Data excerpt

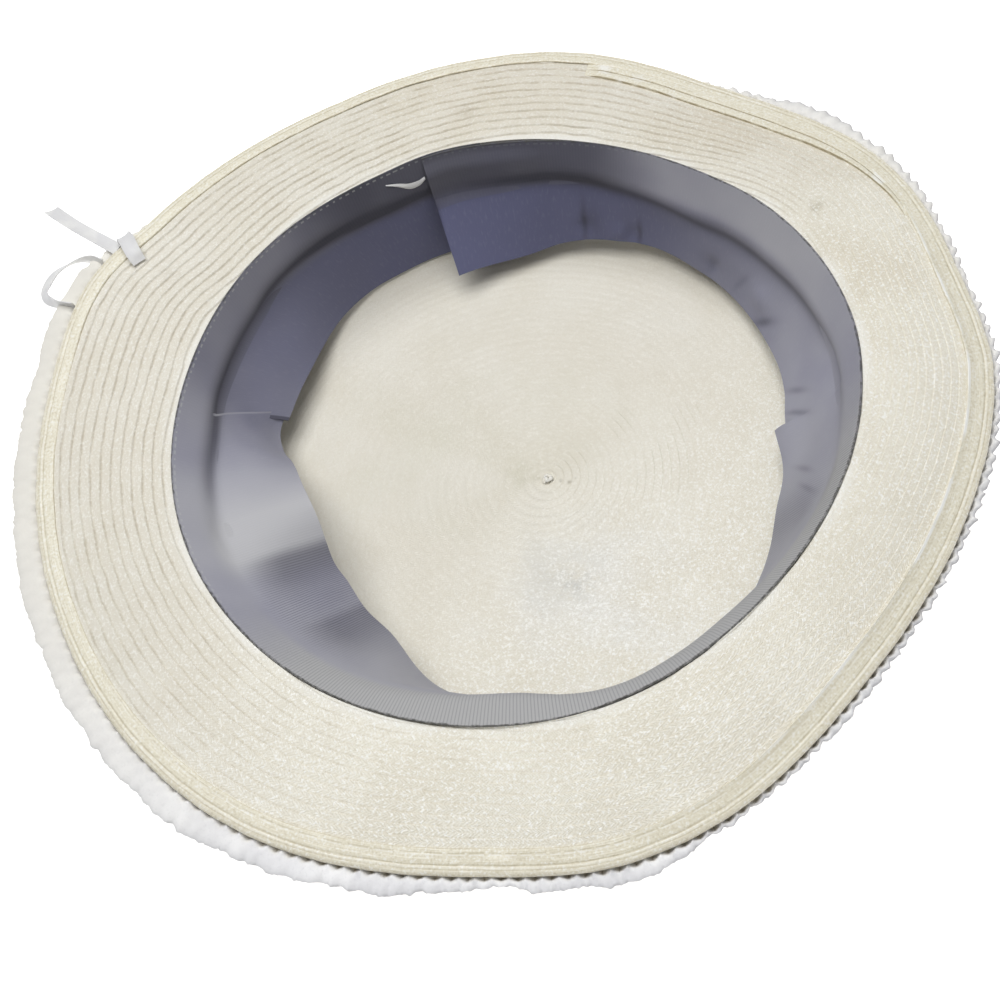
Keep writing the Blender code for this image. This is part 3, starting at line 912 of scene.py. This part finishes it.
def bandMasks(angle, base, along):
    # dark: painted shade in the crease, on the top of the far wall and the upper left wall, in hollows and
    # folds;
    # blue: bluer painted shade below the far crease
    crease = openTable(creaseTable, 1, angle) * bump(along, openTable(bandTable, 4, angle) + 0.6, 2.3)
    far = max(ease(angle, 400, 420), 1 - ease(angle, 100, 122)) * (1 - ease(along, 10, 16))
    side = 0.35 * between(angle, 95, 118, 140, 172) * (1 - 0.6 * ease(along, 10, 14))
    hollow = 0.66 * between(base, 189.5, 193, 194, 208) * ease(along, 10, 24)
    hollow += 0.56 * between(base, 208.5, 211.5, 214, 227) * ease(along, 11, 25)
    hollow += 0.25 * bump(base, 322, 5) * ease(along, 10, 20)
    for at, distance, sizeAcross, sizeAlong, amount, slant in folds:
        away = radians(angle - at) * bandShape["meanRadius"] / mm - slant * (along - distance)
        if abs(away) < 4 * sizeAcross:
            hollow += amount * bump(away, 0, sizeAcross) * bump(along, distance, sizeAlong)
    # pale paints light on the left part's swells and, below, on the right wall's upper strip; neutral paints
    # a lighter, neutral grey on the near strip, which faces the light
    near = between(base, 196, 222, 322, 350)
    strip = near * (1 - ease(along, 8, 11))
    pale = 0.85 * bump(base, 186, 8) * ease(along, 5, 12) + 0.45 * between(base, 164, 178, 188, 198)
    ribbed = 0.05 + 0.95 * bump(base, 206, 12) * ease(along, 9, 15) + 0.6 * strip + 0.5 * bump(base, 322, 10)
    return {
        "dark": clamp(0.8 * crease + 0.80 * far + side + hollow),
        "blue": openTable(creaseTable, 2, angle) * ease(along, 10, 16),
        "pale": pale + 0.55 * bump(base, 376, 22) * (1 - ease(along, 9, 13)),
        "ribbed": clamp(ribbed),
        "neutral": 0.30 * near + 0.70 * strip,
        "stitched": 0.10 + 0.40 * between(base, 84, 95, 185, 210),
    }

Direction
Show the data once more, exactly as it was written.

Result of this task
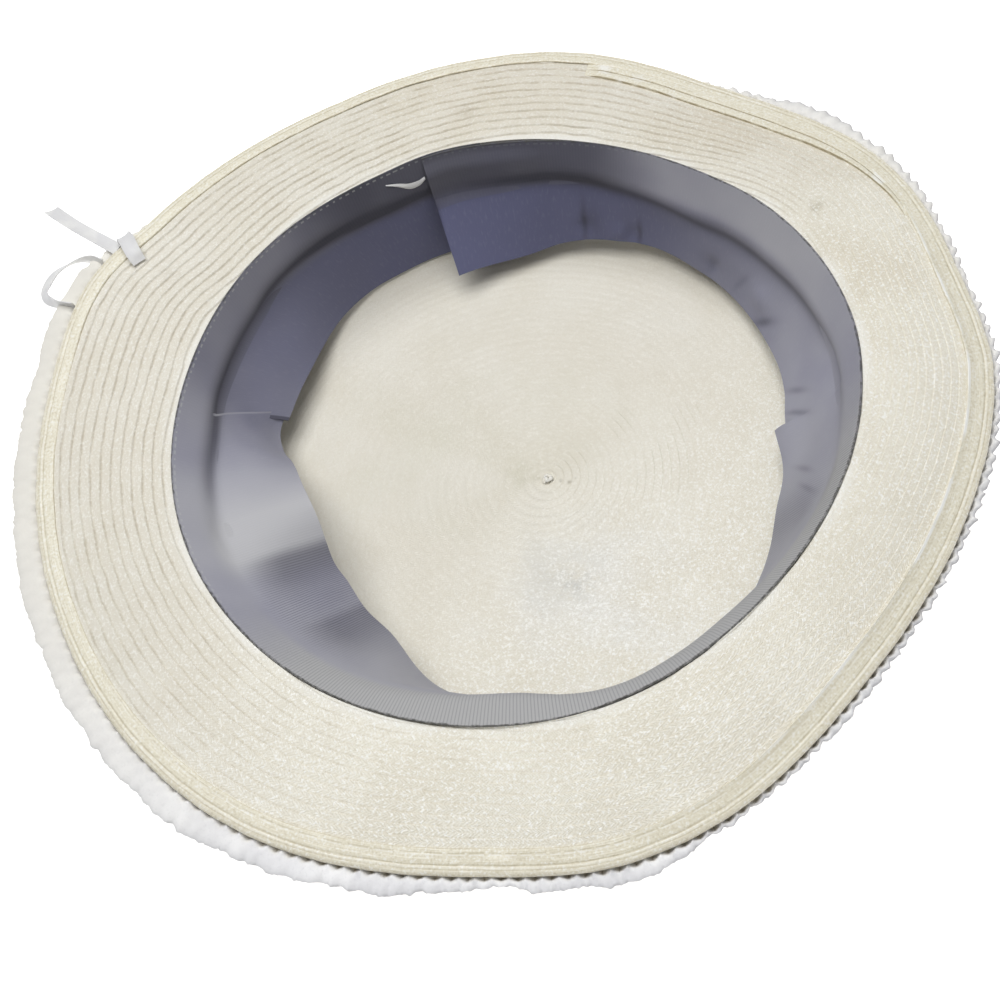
Keep writing the Blender code for this image. This is part 3, starting at line 912 of scene.py. This part finishes it.
def bandMasks(angle, base, along):
    # dark: painted shade in the crease, on the top of the far wall and the upper left wall, in hollows and
    # folds;
    # blue: bluer painted shade below the far crease
    crease = openTable(creaseTable, 1, angle) * bump(along, openTable(bandTable, 4, angle) + 0.6, 2.3)
    far = max(ease(angle, 400, 420), 1 - ease(angle, 100, 122)) * (1 - ease(along, 10, 16))
    side = 0.35 * between(angle, 95, 118, 140, 172) * (1 - 0.6 * ease(along, 10, 14))
    hollow = 0.66 * between(base, 189.5, 193, 194, 208) * ease(along, 10, 24)
    hollow += 0.56 * between(base, 208.5, 211.5, 214, 227) * ease(along, 11, 25)
    hollow += 0.25 * bump(base, 322, 5) * ease(along, 10, 20)
    for at, distance, sizeAcross, sizeAlong, amount, slant in folds:
        away = radians(angle - at) * bandShape["meanRadius"] / mm - slant * (along - distance)
        if abs(away) < 4 * sizeAcross:
            hollow += amount * bump(away, 0, sizeAcross) * bump(along, distance, sizeAlong)
    # pale paints light on the left part's swells and, below, on the right wall's upper strip; neutral paints
    # a lighter, neutral grey on the near strip, which faces the light
    near = between(base, 196, 222, 322, 350)
    strip = near * (1 - ease(along, 8, 11))
    pale = 0.85 * bump(base, 186, 8) * ease(along, 5, 12) + 0.45 * between(base, 164, 178, 188, 198)
    ribbed = 0.05 + 0.95 * bump(base, 206, 12) * ease(along, 9, 15) + 0.6 * strip + 0.5 * bump(base, 322, 10)
    return {
        "dark": clamp(0.8 * crease + 0.80 * far + side + hollow),
        "blue": openTable(creaseTable, 2, angle) * ease(along, 10, 16),
        "pale": pale + 0.55 * bump(base, 376, 22) * (1 - ease(along, 9, 13)),
        "ribbed": clamp(ribbed),
        "neutral": 0.30 * near + 0.70 * strip,
        "stitched": 0.10 + 0.40 * between(base, 84, 95, 185, 210),
    }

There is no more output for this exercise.